▶ [EXERCISE OBJECTIVE]: Go through the listing and copy every line word for word.

***** DATA SEGMENT

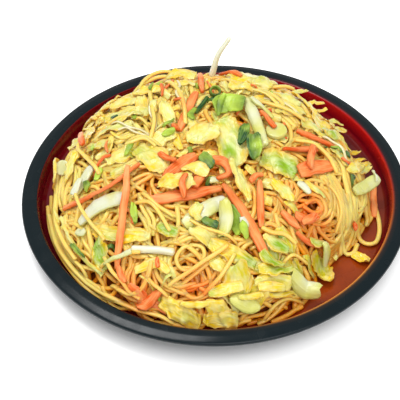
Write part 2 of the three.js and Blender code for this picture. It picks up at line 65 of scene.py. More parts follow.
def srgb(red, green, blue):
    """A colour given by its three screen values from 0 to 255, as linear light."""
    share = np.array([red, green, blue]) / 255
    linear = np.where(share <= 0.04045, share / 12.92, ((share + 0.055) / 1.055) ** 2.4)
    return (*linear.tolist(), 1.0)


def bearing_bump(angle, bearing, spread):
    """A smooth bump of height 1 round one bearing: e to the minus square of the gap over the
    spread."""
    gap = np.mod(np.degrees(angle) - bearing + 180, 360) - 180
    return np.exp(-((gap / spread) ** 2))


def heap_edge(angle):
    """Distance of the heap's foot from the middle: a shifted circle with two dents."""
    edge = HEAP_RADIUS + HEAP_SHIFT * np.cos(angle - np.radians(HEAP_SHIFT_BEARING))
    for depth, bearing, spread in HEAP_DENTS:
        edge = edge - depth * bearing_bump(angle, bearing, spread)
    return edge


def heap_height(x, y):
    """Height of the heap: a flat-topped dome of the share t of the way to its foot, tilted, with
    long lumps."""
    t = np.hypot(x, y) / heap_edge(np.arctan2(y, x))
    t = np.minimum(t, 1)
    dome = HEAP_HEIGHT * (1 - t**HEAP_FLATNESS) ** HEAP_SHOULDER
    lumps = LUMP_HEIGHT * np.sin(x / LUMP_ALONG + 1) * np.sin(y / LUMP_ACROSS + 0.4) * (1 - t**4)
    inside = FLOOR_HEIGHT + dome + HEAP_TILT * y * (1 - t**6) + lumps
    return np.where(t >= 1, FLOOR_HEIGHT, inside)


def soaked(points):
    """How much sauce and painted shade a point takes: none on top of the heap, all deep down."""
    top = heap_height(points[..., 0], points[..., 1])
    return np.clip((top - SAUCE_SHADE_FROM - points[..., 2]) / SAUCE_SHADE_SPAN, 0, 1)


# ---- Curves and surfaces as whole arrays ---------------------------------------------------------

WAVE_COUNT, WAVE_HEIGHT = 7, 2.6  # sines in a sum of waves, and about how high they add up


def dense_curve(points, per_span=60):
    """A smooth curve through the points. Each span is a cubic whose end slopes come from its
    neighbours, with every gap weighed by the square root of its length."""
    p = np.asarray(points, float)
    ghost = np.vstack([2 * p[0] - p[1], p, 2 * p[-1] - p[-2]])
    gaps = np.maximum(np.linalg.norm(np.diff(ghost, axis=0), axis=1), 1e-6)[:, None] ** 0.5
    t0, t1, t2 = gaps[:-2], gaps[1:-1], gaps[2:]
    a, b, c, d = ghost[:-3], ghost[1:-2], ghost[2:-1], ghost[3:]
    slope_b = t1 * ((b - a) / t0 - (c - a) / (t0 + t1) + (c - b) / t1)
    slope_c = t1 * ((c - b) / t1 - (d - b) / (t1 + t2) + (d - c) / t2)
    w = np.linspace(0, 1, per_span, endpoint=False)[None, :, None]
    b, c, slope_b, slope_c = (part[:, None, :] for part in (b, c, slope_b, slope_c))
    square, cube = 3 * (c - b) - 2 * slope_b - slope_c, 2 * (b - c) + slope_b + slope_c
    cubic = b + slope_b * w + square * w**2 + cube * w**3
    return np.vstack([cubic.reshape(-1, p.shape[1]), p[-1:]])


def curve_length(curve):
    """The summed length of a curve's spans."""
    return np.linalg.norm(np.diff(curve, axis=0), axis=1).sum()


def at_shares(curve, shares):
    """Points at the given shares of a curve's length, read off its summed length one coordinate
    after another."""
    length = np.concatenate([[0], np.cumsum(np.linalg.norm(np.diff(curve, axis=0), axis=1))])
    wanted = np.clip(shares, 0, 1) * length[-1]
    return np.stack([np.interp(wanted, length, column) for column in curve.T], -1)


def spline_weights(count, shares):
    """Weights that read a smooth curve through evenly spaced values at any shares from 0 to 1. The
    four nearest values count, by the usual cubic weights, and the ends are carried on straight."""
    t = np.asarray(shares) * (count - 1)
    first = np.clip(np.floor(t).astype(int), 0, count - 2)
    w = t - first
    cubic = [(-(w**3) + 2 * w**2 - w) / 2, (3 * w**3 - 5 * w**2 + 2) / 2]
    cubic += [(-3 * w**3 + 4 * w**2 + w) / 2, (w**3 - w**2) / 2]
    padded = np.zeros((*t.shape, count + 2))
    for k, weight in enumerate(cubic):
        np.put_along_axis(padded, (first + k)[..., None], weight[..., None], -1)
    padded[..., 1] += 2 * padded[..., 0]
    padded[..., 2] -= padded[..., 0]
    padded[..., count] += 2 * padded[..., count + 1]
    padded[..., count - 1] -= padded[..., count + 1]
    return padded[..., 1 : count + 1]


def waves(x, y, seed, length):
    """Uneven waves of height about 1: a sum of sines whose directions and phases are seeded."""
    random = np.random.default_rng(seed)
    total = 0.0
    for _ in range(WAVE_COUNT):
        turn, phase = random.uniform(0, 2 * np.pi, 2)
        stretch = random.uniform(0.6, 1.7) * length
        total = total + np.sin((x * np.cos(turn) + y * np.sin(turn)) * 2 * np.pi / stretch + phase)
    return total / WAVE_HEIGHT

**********

▶ [ANSWER FOR THE TASK]:
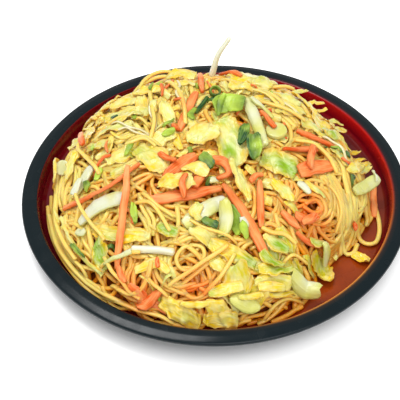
Write part 2 of the three.js and Blender code for this picture. It picks up at line 65 of scene.py. More parts follow.
def srgb(red, green, blue):
    """A colour given by its three screen values from 0 to 255, as linear light."""
    share = np.array([red, green, blue]) / 255
    linear = np.where(share <= 0.04045, share / 12.92, ((share + 0.055) / 1.055) ** 2.4)
    return (*linear.tolist(), 1.0)


def bearing_bump(angle, bearing, spread):
    """A smooth bump of height 1 round one bearing: e to the minus square of the gap over the
    spread."""
    gap = np.mod(np.degrees(angle) - bearing + 180, 360) - 180
    return np.exp(-((gap / spread) ** 2))


def heap_edge(angle):
    """Distance of the heap's foot from the middle: a shifted circle with two dents."""
    edge = HEAP_RADIUS + HEAP_SHIFT * np.cos(angle - np.radians(HEAP_SHIFT_BEARING))
    for depth, bearing, spread in HEAP_DENTS:
        edge = edge - depth * bearing_bump(angle, bearing, spread)
    return edge


def heap_height(x, y):
    """Height of the heap: a flat-topped dome of the share t of the way to its foot, tilted, with
    long lumps."""
    t = np.hypot(x, y) / heap_edge(np.arctan2(y, x))
    t = np.minimum(t, 1)
    dome = HEAP_HEIGHT * (1 - t**HEAP_FLATNESS) ** HEAP_SHOULDER
    lumps = LUMP_HEIGHT * np.sin(x / LUMP_ALONG + 1) * np.sin(y / LUMP_ACROSS + 0.4) * (1 - t**4)
    inside = FLOOR_HEIGHT + dome + HEAP_TILT * y * (1 - t**6) + lumps
    return np.where(t >= 1, FLOOR_HEIGHT, inside)


def soaked(points):
    """How much sauce and painted shade a point takes: none on top of the heap, all deep down."""
    top = heap_height(points[..., 0], points[..., 1])
    return np.clip((top - SAUCE_SHADE_FROM - points[..., 2]) / SAUCE_SHADE_SPAN, 0, 1)


# ---- Curves and surfaces as whole arrays ---------------------------------------------------------

WAVE_COUNT, WAVE_HEIGHT = 7, 2.6  # sines in a sum of waves, and about how high they add up


def dense_curve(points, per_span=60):
    """A smooth curve through the points. Each span is a cubic whose end slopes come from its
    neighbours, with every gap weighed by the square root of its length."""
    p = np.asarray(points, float)
    ghost = np.vstack([2 * p[0] - p[1], p, 2 * p[-1] - p[-2]])
    gaps = np.maximum(np.linalg.norm(np.diff(ghost, axis=0), axis=1), 1e-6)[:, None] ** 0.5
    t0, t1, t2 = gaps[:-2], gaps[1:-1], gaps[2:]
    a, b, c, d = ghost[:-3], ghost[1:-2], ghost[2:-1], ghost[3:]
    slope_b = t1 * ((b - a) / t0 - (c - a) / (t0 + t1) + (c - b) / t1)
    slope_c = t1 * ((c - b) / t1 - (d - b) / (t1 + t2) + (d - c) / t2)
    w = np.linspace(0, 1, per_span, endpoint=False)[None, :, None]
    b, c, slope_b, slope_c = (part[:, None, :] for part in (b, c, slope_b, slope_c))
    square, cube = 3 * (c - b) - 2 * slope_b - slope_c, 2 * (b - c) + slope_b + slope_c
    cubic = b + slope_b * w + square * w**2 + cube * w**3
    return np.vstack([cubic.reshape(-1, p.shape[1]), p[-1:]])


def curve_length(curve):
    """The summed length of a curve's spans."""
    return np.linalg.norm(np.diff(curve, axis=0), axis=1).sum()


def at_shares(curve, shares):
    """Points at the given shares of a curve's length, read off its summed length one coordinate
    after another."""
    length = np.concatenate([[0], np.cumsum(np.linalg.norm(np.diff(curve, axis=0), axis=1))])
    wanted = np.clip(shares, 0, 1) * length[-1]
    return np.stack([np.interp(wanted, length, column) for column in curve.T], -1)


def spline_weights(count, shares):
    """Weights that read a smooth curve through evenly spaced values at any shares from 0 to 1. The
    four nearest values count, by the usual cubic weights, and the ends are carried on straight."""
    t = np.asarray(shares) * (count - 1)
    first = np.clip(np.floor(t).astype(int), 0, count - 2)
    w = t - first
    cubic = [(-(w**3) + 2 * w**2 - w) / 2, (3 * w**3 - 5 * w**2 + 2) / 2]
    cubic += [(-3 * w**3 + 4 * w**2 + w) / 2, (w**3 - w**2) / 2]
    padded = np.zeros((*t.shape, count + 2))
    for k, weight in enumerate(cubic):
        np.put_along_axis(padded, (first + k)[..., None], weight[..., None], -1)
    padded[..., 1] += 2 * padded[..., 0]
    padded[..., 2] -= padded[..., 0]
    padded[..., count] += 2 * padded[..., count + 1]
    padded[..., count - 1] -= padded[..., count + 1]
    return padded[..., 1 : count + 1]


def waves(x, y, seed, length):
    """Uneven waves of height about 1: a sum of sines whose directions and phases are seeded."""
    random = np.random.default_rng(seed)
    total = 0.0
    for _ in range(WAVE_COUNT):
        turn, phase = random.uniform(0, 2 * np.pi, 2)
        stretch = random.uniform(0.6, 1.7) * length
        total = total + np.sin((x * np.cos(turn) + y * np.sin(turn)) * 2 * np.pi / stretch + phase)
    return total / WAVE_HEIGHT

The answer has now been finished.